In 2001 in “Accurate Intelligence Assessments in Social Interactions: Mediators and Gender Effects,” Murphy and Hall found that we generally consider those who return eye contact to be more intelligent, conscientious, and sincere.
In 2016 in “Direct Speaker Gaze Promotes Trust in Truth-Ambiguous Statements,” Kreysa and Kressler found that more eye contact promotes feelings of trust and genuineness.
Oddly enough, you probably knew the outcomes of these studies already. Whether they represent the truth or are just assumptions, we have to make sure that we don’t fall on the wrong side of those studies.

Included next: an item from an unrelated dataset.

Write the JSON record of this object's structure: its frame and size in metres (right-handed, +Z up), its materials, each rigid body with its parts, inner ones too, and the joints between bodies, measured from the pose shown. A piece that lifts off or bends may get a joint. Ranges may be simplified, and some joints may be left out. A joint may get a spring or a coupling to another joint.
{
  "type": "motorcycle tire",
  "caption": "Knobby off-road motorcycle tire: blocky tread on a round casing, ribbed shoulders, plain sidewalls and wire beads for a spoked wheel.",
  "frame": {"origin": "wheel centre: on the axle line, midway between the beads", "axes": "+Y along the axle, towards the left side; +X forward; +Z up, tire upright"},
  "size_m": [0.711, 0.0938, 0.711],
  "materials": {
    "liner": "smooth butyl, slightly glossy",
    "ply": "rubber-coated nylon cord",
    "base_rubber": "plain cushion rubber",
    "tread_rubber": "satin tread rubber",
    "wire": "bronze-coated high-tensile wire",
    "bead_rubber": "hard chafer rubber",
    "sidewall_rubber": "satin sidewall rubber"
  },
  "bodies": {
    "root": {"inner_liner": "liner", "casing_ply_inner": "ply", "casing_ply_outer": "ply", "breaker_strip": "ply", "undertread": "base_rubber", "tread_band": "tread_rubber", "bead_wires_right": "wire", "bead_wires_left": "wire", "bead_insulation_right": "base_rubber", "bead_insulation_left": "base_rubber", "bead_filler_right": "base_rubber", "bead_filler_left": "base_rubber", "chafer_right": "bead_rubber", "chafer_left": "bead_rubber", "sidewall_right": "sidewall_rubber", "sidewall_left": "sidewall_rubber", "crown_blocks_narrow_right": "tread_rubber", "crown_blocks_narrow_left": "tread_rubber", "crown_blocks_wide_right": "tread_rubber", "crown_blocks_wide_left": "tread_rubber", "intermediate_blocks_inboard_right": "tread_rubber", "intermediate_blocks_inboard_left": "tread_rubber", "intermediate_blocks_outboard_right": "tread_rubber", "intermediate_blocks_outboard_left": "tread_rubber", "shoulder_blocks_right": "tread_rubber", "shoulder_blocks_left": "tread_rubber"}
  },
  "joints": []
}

As we are increasingly more caught up in a battle for our attention between our phones and our real-life conversation partners, the ability to make eye contact has become an especially powerful tool. When you can utilize eye contact smartly to show somebody that they have your undivided attention, you can effectively win them over and enhance their perception of you.
There was never a need to convince you about the role of eye contact in trust, but there is one rather large caveat with eye contact—how should we use it? We can’t simply stare into someone’s eyes and try to read their souls. That is extremely uncomfortable and unsettling. In fact, eye contact has been shown to consume a significant amount of our brainpower and focus when we utilize it.
A 2016 Japanese study by Kajimura and Nomura titled “When We Cannot Speak: Eye Contact Disrupts Resources Available to Cognitive Control Processes During Verb Generation” found that eye contact consumes a significant portion of our general cognitive resources, and it is difficult to perform other actions, even talking, when making focused eye contact. If this is true for us, it is true for the person you are speaking to. Sustained eye contact is uncomfortable and causes a special kind of internal tension. This is probably why we feel the need to break eye contact when we want to remember something or explain something more complex. Give people a break.
In fact, in 2006, in a paper titled “Helping Children Think: Gaze Aversion and Teaching” by Phelps and Doherty-Sneddon, researchers found that kids told to look away while thinking and solving problems showed a 20% increase in performance.
So how can we improve our eye contact to create feelings of trust? It has to start from the scientific evidence that people feel uncomfortable with a lot of sustained eye contact, but they also feel that you are a shady character if you don’t provide enough. Where is the thin line where you are making your best impression and being most likable?
In 2016, Binetti and Hanson investigated the question of the average preferred length of eye contact. In “Pupil Dilation as an Index of Preferred Mutual Gaze Duration,” they found that the average preference was only three seconds (before breaking contact and reengaging later). Most people preferred something between two to five seconds, and no one preferred anything under one second or over nine seconds. The thin line of eye contact appears to be that as long as you hold it for three seconds at a time, more often than not, then you will be seen as trustworthy. More eye contact is not better. Not even close to it.
In 1975 in “Eye-Contact, Distance, and Affiliation,” Argyle and Dean observed that people tend to maintain eye contact roughly 40–60% of the time when conversing, and we should seek to maintain eye contact for 80% of the time. This leads us to my personal guidelines: make eye contact 50% when talking and 75% when listening.
When you speak, you want others to be comfortable having their attention on you, but you also want to make sure that you don’t appear to be hiding something or feeling uncomfortable yourself. And as you listen, you want whoever is speaking to see that you are engaged, but you don’t want to look at them so much that they might feel creeped out. As long as you are in the general ballpark of 50% and 75% for speaking and listening, respectively, you’ll be making the most out of the surprisingly powerful tool of eye contact.